Imagine that same argument being used against any remote white community to justify denying them access to water and power, to schooling for their kids, to healthcare, to participation in Australian culture and society in any form?

Or is Jensen actually arguing that Aboriginal people have the right to assert their Sovereignty and declare their own States so long as they do it without funding from the Australian government? Would that allow them the right to deny mining companies access to their countries? Or alternatively to negotiate directly with mining companies on their own terms, and to have no reason to pay the Australian government any taxes on any agreements? Would it force the Australian government to enter into treaties with these communities to negotiate on equal and just terms? The short answer there is: Nope. He definitely isn’t arguing that.

Instead, what he is doing is creating an unrealistic and inherently racist ultimatum for Aboriginal people that they wouldn’t actually let Aboriginal people do anyway if they suddenly turned around and said, “Okay, you’ve got a deal!”

So, if the ultimatum isn’t actually an offer, then what is it?

What I took from it is nothing more than a shallow argument designed to appeal to those who share similar beliefs about the unfair advantages that Aboriginal people get, and the standard racist internet troll arguments of ‘Why don’t you go live bush without all the wonderful things that white people gave you then?

So sure, Jensen probably could have found a way to make this argument without using the ‘Noble Savage’ reference, but no matter how you say it, *cough* “Lifestyle choices” *cough* that is some pretty racist racism right there.

The same can be said for his argument that calling for the end to all Indigenous specific policies and programs is actually super-anti-racist: Australia is a post-racial meritocracy where only the most qualified person ‘gets the job’, there is no need for any form of affirmative action programs or policies.
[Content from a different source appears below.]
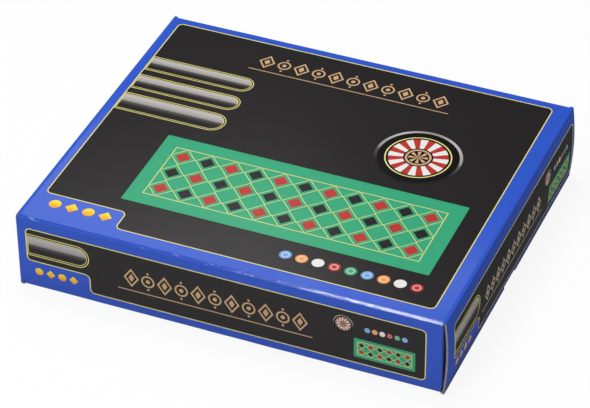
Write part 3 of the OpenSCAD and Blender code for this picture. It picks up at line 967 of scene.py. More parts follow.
@dataclass
class FaceLayout:
    """The places of a face's print, measured on the photograph; the motifs are plain ornament."""

    left: float
    right: float
    foot: float
    head: float
    notch: Point
    pills: tuple[tuple[float, float, float, float], ...]
    frieze: tuple[float, float, float, float]
    rule: tuple[float, float, float]
    field: tuple[float, float, float, float]
    medallion: tuple[float, float, float]
    discs: tuple[float, float, float, float, int]
    lattice: Point
    lamps: tuple[float, float, float, int]
    line: float = 0.8
    corner_r: float = 4.5

    def draw(self, sheet: PrintSheet) -> None:
        """Draws the whole face.

        Args:
            sheet: The sheet to draw on.
        """
        self._panel(sheet)
        for pill in self.pills:
            self._pill(sheet, *pill)
        self._frieze(sheet)
        self._field(sheet)
        self._medallion(sheet)
        self._discs(sheet)
        self._lamps(sheet)

    def _panel(self, sheet: PrintSheet) -> None:
        """Black panel with a notch for the row of discs, inside a cream line."""
        nx, ny = self.notch
        outline = [
            (nx, self.foot), (self.right, self.foot), (self.right, self.head),
            (self.left, self.head), (self.left, ny), (nx, ny),
        ]
        sheet.shape(outline, Ink.BLACK, 1, self.corner_r)
        sheet.shape(outline, Ink.CREAM, 2, self.corner_r, line=self.line)

    def _pill(self, sheet: PrintSheet, x0: float, y0: float, x1: float, y1: float) -> None:
        """A bar with a round right end: a gloss gradient inside a double cream line."""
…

After all, we are all Australians and should all be treated equally!

This completely ignores the obvious realities of ongoing institutional racism and basis itself around an imaginary Australian Utopia where the effects of racism and colonisation magically stopped sometime around 1967, and usually goes further back to argue that all of the genocidal and racist policies and practices of the past weren’t actually that bad, or never really happened in the first place (Eg the instance that the Stolen Generations was only ever about ‘saving kids’ instead of playing its part in dispossession of lands and the control and regulation of people as part of the inevitable ‘breeding out’ of Aboriginal peoples, with the added bonus of providing free labour for the ‘settlers’.)

It also ignores the significance of Indigenous rights, the rights of Indigenous peoples as described within the United Nations Declaration on the Rights of Indigenous Peoples, which Australia voted against in 2007 along with Canada, New Zealand, and America.

And that leads us to some interesting additional considerations. Not only do Aboriginal people living in remote communities have the same basic rights as any other Australians living anywhere else, they have rights as Indigenous peoples.

Rights like those in Article 10: Indigenous peoples shall not be forcibly removed from their lands or territories. No relocation shall take place without the free, prior and informed consent of the indigenous peoples concerned and after agreement on just and fair compensation and, where possible, with the option of return.

Or Article 7:

  1. Indigenous individuals have the rights to life, physical and mental integrity, liberty and security of person.
  2. Indigenous peoples have the collective right to live in freedom, peace and security as distinct peoples and shall not be subjected to any act of genocide or any other act of violence, including forcibly removing children of the group to another group.

Or Article 15:

  1. Indigenous peoples have the right to the dignity and diversity of their cultures, traditions, histories and aspirations which shall be appropriately reflected in education and public information.
  2. States shall take effective measures, in consultation and cooperation with the indigenous peoples concerned, to combat prejudice and eliminate discrimination and to promote tolerance, understanding and good relations among indigenous peoples and all other segments of society.

I could keep going, but you get the gist. (If you want to keep going and read all 46 Articles then you definitely should: click here for some Indigenous rights goodness.

Dennis wasn’t making a Noble Savage Ultimatum, he doesn’t even have the authority to do so. He was framing the argument away from the rights of Indigenous peoples as Australian citizens, and their specific rights as Indigenous peoples.

The arguments around community closures will continue, and it is important that those of us who stand in solidarity with #SOSBLAKAUSTRALIA and others who have called for these communities not to be closed, that we speak out against the racist rhetoric, and help get the rights of Aboriginal peoples back on the agenda.

NB: Sorry for the lack of articles lately, as you could probably tell from all my coughing in that article I’ve been a bit under the weather lately.

NB2: The Noble Savage Ultimatum would’ve made a much more interesting movie title than The Bourne Ultimatum… and knowing Hollywood it probably still would’ve had Matt Damon in the lead role.